Applying cross product to some problem

[Genericcoder]

Hi,

So I still not sure how to apply like rhr rule in this setup in problem like the one in the following so I tried to do rhr in order to get the direction but it didn't work out. this is an example from halliday and resnick book.


Figure 32-24 shows a wire segment,placed in a uniform magnetic field B that points out of the plane of the figure. If the segment carries a current i, what resultant magnetic force acts on it ?
here is image of the problem at hand.



Solution:

f1 = f3 = -iLB

so its equal to

iL = <iL,0,0>
B = <0,0,B>

iLx B = <0,-iLB,0>
so it points in the negative y direction I tried to do same thing now for circular part to get the directions.

iL = i<rcostheta,rsintheta,0>
B = <0,0,B>

iL x B = <rsinthetaB,rcostheta,0>

so since its a circle costheta will gets canceled by symmetry
so it will be so it will have only a horizontal component equal to rsinthetaB ofcourse this works out in the problem when you do the integeral but its not right reasoning as the book have and book used rhr.

 

[ehild]

Hi,

So I still not sure how to apply like rhr rule in this setup in problem like the one in the following so I tried to do rhr in order to get the direction but it didn't work out. this is an example from halliday and resnick book.


Figure 32-24 shows a wire segment,placed in a uniform magnetic field B that points out of the plane of the figure.

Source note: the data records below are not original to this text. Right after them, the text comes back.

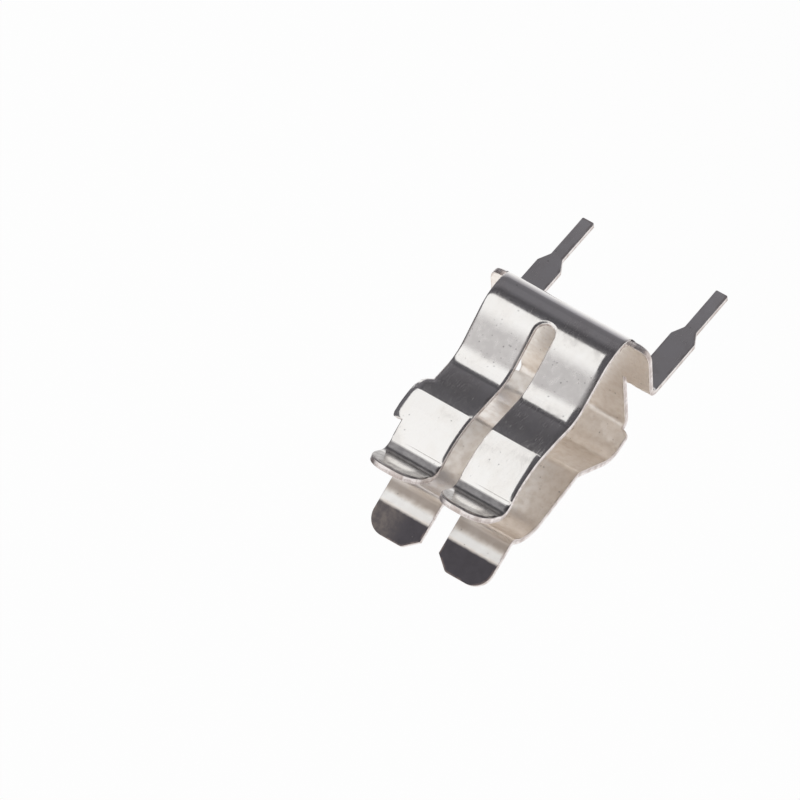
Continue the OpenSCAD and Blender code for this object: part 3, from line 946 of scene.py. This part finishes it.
def dark_card(name, levels):
    """Card that is as dark as its levels say, from its lower edge to its upper one."""
    n = Nodes(name)
    spot = n.add("SeparateXYZ", None, Vector=n.add("TexCoord").outputs["Generated"])
    shades = n.add("ValToRGB", None, Fac=spot.outputs["Y"])
    stops = shades.color_ramp.elements
    stops.remove(stops[1])
    for k, (place, level) in enumerate(levels):
        stop = stops.new(place) if k else stops[0]
        stop.position = place
        stop.color = [level * (tint * (1 - level) + level) for tint in CARD_TINT] + [1]
    return n.surface(n.add("Emission", None, Color=shades.outputs["Color"]))


def add_cards():
    """Cards that only reflections show, out of the picture on every side."""
    for name, (centre, facing, width, height, levels) in CARDS.items():
        bpy.ops.mesh.primitive_plane_add(size=1)
        card = bpy.context.object
        card.name = name
        forward = Vector(facing).normalized()
        # The upper edge of a card that lies flat is the one on the left.
        up = Vector((-1, 0, 0)) if facing[2] else Vector((0, 0, 1))
        side = up.cross(forward).normalized()
        turn = Matrix((side, forward.cross(side), forward)).transposed().to_4x4()
        card.matrix_world = (Matrix.Translation(Vector(centre) * MM) @ turn
                             @ Matrix.Diagonal((width * MM, height * MM, 1, 1)))
        card.data.materials.append(dark_card(name, levels))
        card.visible_camera = False
        card.visible_shadow = False
        card.visible_diffuse = False


def add_floor():
    bpy.ops.mesh.primitive_plane_add(size=FLOOR_SIZE * MM, location=(0, 0, FLOOR_Z * MM))
    floor = bpy.context.object
    floor.name = "floor"
    floor.data.materials.append(pale_floor())


def add_world():
    world = bpy.data.worlds.new("studio")
    bpy.context.scene.world = world
    world.use_nodes = True
    world.node_tree.nodes["Background"].inputs["Color"].default_value = (1, 1, 1, 1)


def add_camera():
    data = bpy.data.cameras.new("photo_camera")
    data.lens = CAMERA_LENS
    data.sensor_width = SENSOR_WIDTH
    data.clip_start = NEAR_LIMIT
    data.clip_end = FAR_LIMIT
    camera = bpy.data.objects.new("photo_camera", data)
    bpy.context.scene.collection.objects.link(camera)
    turn = Matrix((CAMERA_RIGHT, CAMERA_UP, CAMERA_RIGHT.cross(CAMERA_UP))).transposed()
    camera.matrix_world = Matrix.Translation(CAMERA_PLACE * MM) @ turn.to_4x4()
    bpy.context.scene.camera = camera


piece, piece_normals = make_clip()
face_outwards(piece, piece_normals)
piece.data.materials.append(TinnedMetal().finished())
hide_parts("fuse_clip")
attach(piece, "root")
add_floor()
add_cards()
add_world()
add_camera()
bpy.context.scene.view_settings.view_transform = "Standard"
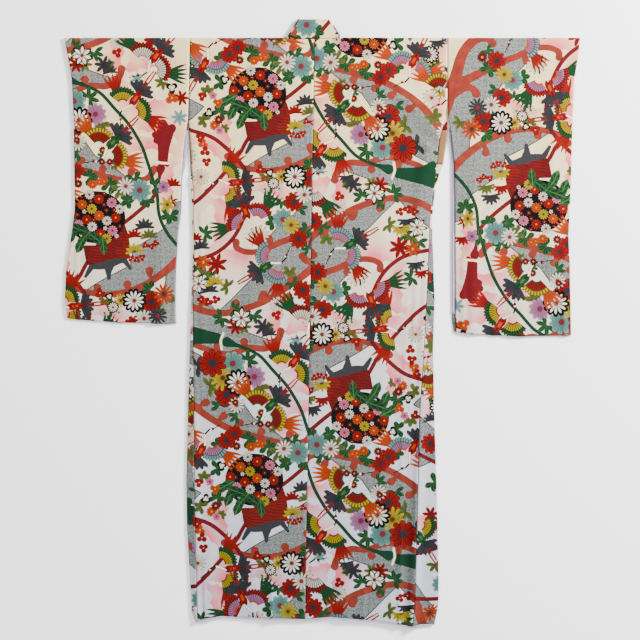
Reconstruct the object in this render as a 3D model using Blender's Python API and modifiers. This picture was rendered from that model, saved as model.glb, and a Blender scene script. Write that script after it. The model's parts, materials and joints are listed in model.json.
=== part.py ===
# Kimono for a woman, laid out flat with its back upwards and its sleeves spread.
#
# Metres, +Z up. +X runs from sleeve to sleeve and +Y from the hem to the collar, and the
# cloth rests on z = 0. Left and right are the viewer's, looking down on the back.
#
# Every panel is an open sheet that gets a wall. The sheet is a grid worked out from short
# tables of edges, and each fold is a half round between two layers. The front halves lie
# lowest, the right one over the left one where they cross. Over them lie the backs, each
# turned over the shoulder in one length with its front. The fronts come round the side
# edges and meet the backs in the side seams, as a strip that shows.

import math
from collections import namedtuple

import bmesh
import bpy
import numpy as np

# Walls and clearances
CLOTH = 0.0015              # a lined panel
COLLAR = 0.002              # the doubled collar
LINING = 0.001              # lining where it shows
SEAM_GAP = 0.0003           # between two sewn pieces
SIDE_GAP = 0.0008           # in the side seam, which stands up as a ridge
LAYER_GAP = 0.001           # between the two layers of one folded panel

# Cut sizes
SHOULDER_Y = 0.697          # outside of the fold over the shoulders
SLEEVE_JOIN = 0.198         # sleeve sewn to the body, down from the shoulder
WRIST_OPENING = 0.226       # open outer edge of a sleeve, down from the shoulder
SLEEVE_MIDDLE = 0.470       # a sleeve's middle, from the garment's middle
FRONT_WIDTH = 0.240         # a front, from the side seam to the overlap's seam
OVERLAP_WIDTH = 0.150       # the narrow panel sewn to each front
OVERLAP_TOP_Y = 0.468       # its upper point
NECK_HALF = 0.0665          # half of the neck opening
NECK_Y = SHOULDER_Y - 0.0035
COLLAR_END_Y = -0.100       # where the collar stops on the overlap's edge
COLLAR_WIDTH = 0.055
COLLAR_RISE = 0.0441        # the collar beyond the shoulder
COLLAR_TOP_HALF = 0.0355
COLLAR_LEAN = 0.100         # the collar turns from the neck to the front within this
COLLAR_TURN_IN = 0.0045     # its turn over the shoulder starts this far inside the neck opening
COLLAR_TURN_UP = 0.0015     # and this far beyond the shoulder
NECK_SLANT = 0.0065         # how far the front's neck line runs in, down to the overlap's point
HEM_ROLL = 0.0024           # how far the lining rolls out below the hem

# Heights of the layers' middles
LOW = CLOTH / 2
HIGH = CLOTH * 1.5 + LAYER_GAP
CROSS_STEP = COLLAR + 0.0004    # the right front half over the left one
BACK_STEP = 0.0026              # the backs over the crossed fronts
COLLAR_HIGH = 0.0078            # the collar behind the neck
LINING_HIGH = CLOTH + SEAM_GAP + LINING / 2

# Where the crossed fronts raise what lies on them
CROSS_RIGHT = (0.137, 0.162)
BACK_RAISED = (-0.200, -0.166, 0.142, 0.182)

# The side seam closes below the side opening between these heights
SEAM_OPEN_Y, SEAM_CLOSED_Y = 0.372, 0.322
LEAST_STRIP = 0.0012            # least width of the strip past the fold
OPENING_ROOM = 0.0022           # more room beside the back where the strip turns over

# Points: rows along a panel, columns across it, points round a fold
BODY_ROWS, SLEEVE_TOP_ROWS, SLEEVE_ROWS, OVERLAP_ROWS, NECK_ROWS = 26, 4, 12, 8, 6
SEAM_ROWS = 4
PANEL_COLUMNS, NECK_COLUMNS, SLEEVE_COLUMNS, OVERLAP_COLUMNS, COLLAR_COLUMNS = 10, 3, 9, 3, 2
FOLD_POINTS = 3
CROWDED = [(step / PANEL_COLUMNS) ** 1.6 for step in range(PANEL_COLUMNS + 1)]  # closer at the side
STRIP_SHARES = (0.4, 0.72, 0.9, 1.0)
NECK_HEIGHTS = [0.688, 0.665, 0.630, 0.590, 0.530, OVERLAP_TOP_Y + 0.001]
OPENING_HEIGHTS = [0.470, 0.447, 0.423, 0.400, 0.388]
LINING_INSET = 0.0002

Centre = namedtuple("Centre", "y x")
Side = namedtuple("Side", "y outline back")
Hem = namedtuple("Hem", "x y")
Sleeve = namedtuple("Sleeve", "y outer inner upper")
Fold = namedtuple("Fold", "start_x start_y end_x end_y half_width start_height end_height")

CENTRE_SEAM = [Centre(0.700, -0.0195), Centre(-0.165, -0.0334), Centre(-0.745, -0.0425)]

# A body's edges from the shoulder down: the garment's outline and the back panel's own edge
LEFT_SIDE = [
    Side(0.700, -0.3245, -0.3245),
    Side(0.499, -0.3277, -0.3265),
    Side(0.423, -0.3252, -0.3200),
    Side(0.354, -0.3218, -0.3184),
    Side(0.300, -0.3195, -0.3163),
    Side(0.168, -0.3172, -0.3137),
    Side(0.055, -0.3210, -0.3172),
    Side(-0.170, -0.3278, -0.3142),
    Side(-0.381, -0.3326, -0.3125),
    Side(-0.494, -0.3310, -0.3108),
    Side(-0.597, -0.3250, -0.3083),
    Side(-0.699, -0.3191, -0.3060),
    Side(-0.732, -0.3070, -0.3030),
]
RIGHT_SIDE = [
    Side(0.700, 0.3064, 0.3064),
    Side(0.540, 0.3064, 0.3054),
    Side(0.499, 0.3064, 0.2995),
    Side(0.447, 0.3055, 0.2850),
    Side(0.388, 0.2958, 0.2800),
    Side(0.354, 0.2836, 0.2772),
    Side(0.325, 0.2762, 0.2725),
    Side(0.280, 0.2712, 0.2660),
    Side(0.230, 0.2692, 0.2620),
    Side(0.055, 0.2752, 0.2545),
    Side(-0.062, 0.2713, 0.2485),
    Side(-0.227, 0.2745, 0.2375),
    Side(-0.381, 0.2795, 0.2340),
    Side(-0.580, 0.2843, 0.2289),
    Side(-0.690, 0.2851, 0.2243),
    Side(-0.738, 0.2750, 0.2200),
]

# The hem from left to right
HEM = [
    Hem(-0.340, -0.7300),
    Hem(-0.304, -0.7301),
    Hem(-0.288, -0.7240),
    Hem(-0.246, -0.7182),
    Hem(-0.210, -0.7210),
    Hem(-0.150, -0.7228),
    Hem(-0.042, -0.7257),
    Hem(0.021, -0.7200),
    Hem(0.066, -0.7240),
    Hem(0.130, -0.7300),
    Hem(0.174, -0.7364),
    Hem(0.220, -0.7436),
    Hem(0.240, -0.7386),
    Hem(0.300, -0.7370),
]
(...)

If the segment carries a current i, what resultant magnetic force acts on it ?
here is image of the problem at hand.



Solution:

f1 = f3 = -iLB

so its equal to

iL = <iL,0,0>
B = <0,0,B>

iLx B = <0,-iLB,0>
so it points in the negative y direction

What are f1 and f3? Do you mean L is the length of the straight wire segments?

I tried to do same thing now for circular part to get the directions.
B = <0,0,B>

iL x B = <rsinthetaB,rcostheta,0>

iL = i<rcostheta,rsintheta,0>

You have to use an elementary segment of the circle IΔL, to get the force, acting on that element and then integrating for the half circle. IΔL is tangential to the curve. What do you call theta? What are the limits of integration? What are the components of force?

so it will be so it will have only a horizontal component equal to rsinthetaB ofcourse this works out in the problem when you do the integeral but its not right reasoning as the book have and book used rhr.

Along the curved path current I flows from left to right between the ends of the straight wire segments. Imagine a box around the circular part. You see the current flowing in and out, along horizontal direction. ΔL is horizontal, and the effective length is equal to 2R, and you can apply the rhr.

 

[Genericcoder]

yeh I see in that way I u can notice its pointing towards the center but I always want to apply cross product to verify my work in order to see if my rhr rule is correct or not because sometimes I get it wrong coz of human error,but the math of I never get it wrong once I expand using a determinant.
F1,F3 is force along the straight segments I am using the theta to be the angle between the horizontal and the vertical like the following picture.

 

[ehild]

Cross product is all right, but you calculated the magnetic force incorrectly. You need to integrate the forces acting on the infinitesimal pieces of the curved wire, ΔL. What are the components of ΔL at a given theta?

ehild

 

[Genericcoder]

Ye understand I am just trying to get certain element atleast of the integeral like what they did in the book using rhr and using symmetry argument that x component will cancel.iL = <ircos(x),irsin(x),0>
B = <0,0,B>so now applying cross product I will get iLxB = <irsinxB,-ircosxB,0>

but it should be iLxB = <-ircosxB,irsinxB,0>
here we can see the x component of this vector will cancel but I don't know where I am going wrong to get them reversed as I said theta is measured with respect to x-axis.

 

[ehild]

Ye understand I am just trying to get certain element atleast of the integeral like what they did in the book using rhr and using symmetry argument that x component will cancel.iL = <ircos(x),irsin(x),0>

That is wrong. ΔL is tangent to the circle. You wrote the components of the radius-vector, instead of those of IΔLehild

 

[Genericcoder]

Oh I see that's y the angle will from above so we will have
idL = ird(theta) = <irsin(x),ircos(x),0>so crossed we will have
idL = <irsinx,ircos(x),0>
B = <0,0,B>

idL x B = ircos(x) * B j^ + -irsin(x)*Bj^2 is that right?

 

[Genericcoder]

and the integeral will be evulated from PI to 0 so we should have the same answer as book but I was wondering is my reasoning right?

 

[ehild]

write theta instead of x... it is OK then. ehild

 

[Genericcoder]

Thanks a lot ehild yeh I guessed it would be better to write x instead of theta since its smaller sorry I didn't denote that but yeh thanks a lot everything makes sense now.

 

[ehild]

You are welcome

ehild